-- start MATERIAL PROVIDED --

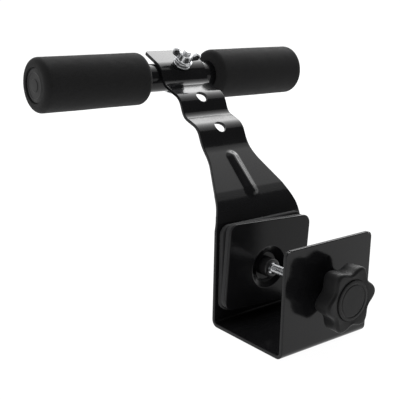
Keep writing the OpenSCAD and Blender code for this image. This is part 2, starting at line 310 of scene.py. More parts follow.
def shader(name):
    mat = bpy.data.materials.new(name)
    mat.use_nodes = True
    tree = mat.node_tree
    return mat, tree, tree.nodes["Principled BSDF"], tree.nodes.new("ShaderNodeTexCoord").outputs["Object"]


def noise_node(tree, coords, scale, detail=3.0, rough=0.5):
    node = tree.nodes.new("ShaderNodeTexNoise")
    node.inputs["Scale"].default_value = scale
    node.inputs["Detail"].default_value = detail
    node.inputs["Roughness"].default_value = rough
    tree.links.new(coords, node.inputs["Vector"])
    return node.outputs["Fac"]


def spread(tree, value, low_in, high_in, low_out, high_out, smooth=False):
    node = tree.nodes.new("ShaderNodeMapRange")
    if smooth:
        node.interpolation_type = "SMOOTHSTEP"
    node.inputs["From Min"].default_value = low_in
    node.inputs["From Max"].default_value = high_in
    node.inputs["To Min"].default_value = low_out
    node.inputs["To Max"].default_value = high_out
    tree.links.new(value, node.inputs["Value"])
    return node.outputs["Result"]


def blend_colours(tree, factor, first, second):
    node = tree.nodes.new("ShaderNodeMix")
    node.data_type = "RGBA"
    tree.links.new(factor, node.inputs["Factor"])
    for socket, colour in ((node.inputs["A"], first), (node.inputs["B"], second)):
        if isinstance(colour, (tuple, list)):
            socket.default_value = (*colour, 1)
        else:
            tree.links.new(colour, socket)
    return node.outputs["Result"]


def bump(tree, height, distance, strength=1.0, normal=None):
    node = tree.nodes.new("ShaderNodeBump")
    node.inputs["Distance"].default_value = distance
    node.inputs["Strength"].default_value = strength
    tree.links.new(height, node.inputs["Height"])
    if normal is not None:
        tree.links.new(normal, node.inputs["Normal"])
    return node.outputs["Normal"]


def edge_wear(tree, radius, low_cos=0.9, high_cos=0.99):
    """1 on worn edges and 0 on flats, from how far a rounded normal leans away from the true one."""
    soft = tree.nodes.new("ShaderNodeBevel")
    soft.samples = 4
    soft.inputs["Radius"].default_value = radius
    true = tree.nodes.new("ShaderNodeNewGeometry")
    dot = tree.nodes.new("ShaderNodeVectorMath")
    dot.operation = "DOT_PRODUCT"
    tree.links.new(soft.outputs["Normal"], dot.inputs[0])
    tree.links.new(true.outputs["Normal"], dot.inputs[1])
    return spread(tree, dot.outputs["Value"], low_cos, high_cos, 1.0, 0.0)


def painted_steel(name, colour, roughness, specular, peel):
    """Black enamel: a faint orange peel, dust that dulls it in patches, and edges rubbed a little lighter."""
    mat, tree, bsdf, coords = shader(name)
    patches = noise_node(tree, coords, 38, 5, 0.6)
    lighter = [c * 1.8 + 0.002 for c in colour]
    base = blend_colours(tree, patches, tuple(colour), tuple(lighter))
    worn = blend_colours(tree, edge_wear(tree, 0.0006), base, (0.035, 0.035, 0.036))
    tree.links.new(worn, bsdf.inputs["Base Color"])
    dust = noise_node(tree, coords, 210, 6, 0.65)
    tree.links.new(spread(tree, dust, 0.35, 0.75, roughness, roughness * 1.7), bsdf.inputs["Roughness"])
    skin_height = noise_node(tree, coords, 620, 2, 0.4)
    tree.links.new(bump(tree, skin_height, peel), bsdf.inputs["Normal"])
    bsdf.inputs["Specular IOR Level"].default_value = specular
    return mat


def zinc_plate(name, colour, roughness):
    """Bright zinc: slight blotches, fine turning marks and a soft grain."""
    mat, tree, bsdf, coords = shader(name)
    blotch = noise_node(tree, coords, 320, 4, 0.6)
    darker = tuple(c * 0.62 for c in colour)
    tree.links.new(blend_colours(tree, spread(tree, blotch, 0.3, 0.7, 0, 1), darker, colour),
                   bsdf.inputs["Base Color"])
    grain = noise_node(tree, coords, 1500, 3, 0.6)
    tree.links.new(spread(tree, grain, 0.3, 0.7, roughness * 0.7, roughness * 1.5), bsdf.inputs["Roughness"])
    tree.links.new(bump(tree, grain, 0.00004), bsdf.inputs["Normal"])
    bsdf.inputs["Metallic"].default_value = 1.0
    return mat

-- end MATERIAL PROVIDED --

*REQUIREMENTS*: Reproduce the material in full, with no word added or dropped.

*REPLY*:
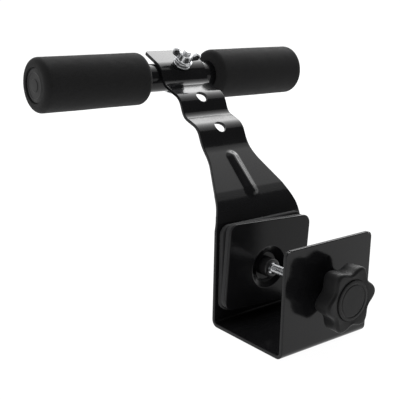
Keep writing the OpenSCAD and Blender code for this image. This is part 2, starting at line 310 of scene.py. More parts follow.
def shader(name):
    mat = bpy.data.materials.new(name)
    mat.use_nodes = True
    tree = mat.node_tree
    return mat, tree, tree.nodes["Principled BSDF"], tree.nodes.new("ShaderNodeTexCoord").outputs["Object"]


def noise_node(tree, coords, scale, detail=3.0, rough=0.5):
    node = tree.nodes.new("ShaderNodeTexNoise")
    node.inputs["Scale"].default_value = scale
    node.inputs["Detail"].default_value = detail
    node.inputs["Roughness"].default_value = rough
    tree.links.new(coords, node.inputs["Vector"])
    return node.outputs["Fac"]


def spread(tree, value, low_in, high_in, low_out, high_out, smooth=False):
    node = tree.nodes.new("ShaderNodeMapRange")
    if smooth:
        node.interpolation_type = "SMOOTHSTEP"
    node.inputs["From Min"].default_value = low_in
    node.inputs["From Max"].default_value = high_in
    node.inputs["To Min"].default_value = low_out
    node.inputs["To Max"].default_value = high_out
    tree.links.new(value, node.inputs["Value"])
    return node.outputs["Result"]


def blend_colours(tree, factor, first, second):
    node = tree.nodes.new("ShaderNodeMix")
    node.data_type = "RGBA"
    tree.links.new(factor, node.inputs["Factor"])
    for socket, colour in ((node.inputs["A"], first), (node.inputs["B"], second)):
        if isinstance(colour, (tuple, list)):
            socket.default_value = (*colour, 1)
        else:
            tree.links.new(colour, socket)
    return node.outputs["Result"]


def bump(tree, height, distance, strength=1.0, normal=None):
    node = tree.nodes.new("ShaderNodeBump")
    node.inputs["Distance"].default_value = distance
    node.inputs["Strength"].default_value = strength
    tree.links.new(height, node.inputs["Height"])
    if normal is not None:
        tree.links.new(normal, node.inputs["Normal"])
    return node.outputs["Normal"]


def edge_wear(tree, radius, low_cos=0.9, high_cos=0.99):
    """1 on worn edges and 0 on flats, from how far a rounded normal leans away from the true one."""
    soft = tree.nodes.new("ShaderNodeBevel")
    soft.samples = 4
    soft.inputs["Radius"].default_value = radius
    true = tree.nodes.new("ShaderNodeNewGeometry")
    dot = tree.nodes.new("ShaderNodeVectorMath")
    dot.operation = "DOT_PRODUCT"
    tree.links.new(soft.outputs["Normal"], dot.inputs[0])
    tree.links.new(true.outputs["Normal"], dot.inputs[1])
    return spread(tree, dot.outputs["Value"], low_cos, high_cos, 1.0, 0.0)


def painted_steel(name, colour, roughness, specular, peel):
    """Black enamel: a faint orange peel, dust that dulls it in patches, and edges rubbed a little lighter."""
    mat, tree, bsdf, coords = shader(name)
    patches = noise_node(tree, coords, 38, 5, 0.6)
    lighter = [c * 1.8 + 0.002 for c in colour]
    base = blend_colours(tree, patches, tuple(colour), tuple(lighter))
    worn = blend_colours(tree, edge_wear(tree, 0.0006), base, (0.035, 0.035, 0.036))
    tree.links.new(worn, bsdf.inputs["Base Color"])
    dust = noise_node(tree, coords, 210, 6, 0.65)
    tree.links.new(spread(tree, dust, 0.35, 0.75, roughness, roughness * 1.7), bsdf.inputs["Roughness"])
    skin_height = noise_node(tree, coords, 620, 2, 0.4)
    tree.links.new(bump(tree, skin_height, peel), bsdf.inputs["Normal"])
    bsdf.inputs["Specular IOR Level"].default_value = specular
    return mat


def zinc_plate(name, colour, roughness):
    """Bright zinc: slight blotches, fine turning marks and a soft grain."""
    mat, tree, bsdf, coords = shader(name)
    blotch = noise_node(tree, coords, 320, 4, 0.6)
    darker = tuple(c * 0.62 for c in colour)
    tree.links.new(blend_colours(tree, spread(tree, blotch, 0.3, 0.7, 0, 1), darker, colour),
                   bsdf.inputs["Base Color"])
    grain = noise_node(tree, coords, 1500, 3, 0.6)
    tree.links.new(spread(tree, grain, 0.3, 0.7, roughness * 0.7, roughness * 1.5), bsdf.inputs["Roughness"])
    tree.links.new(bump(tree, grain, 0.00004), bsdf.inputs["Normal"])
    bsdf.inputs["Metallic"].default_value = 1.0
    return mat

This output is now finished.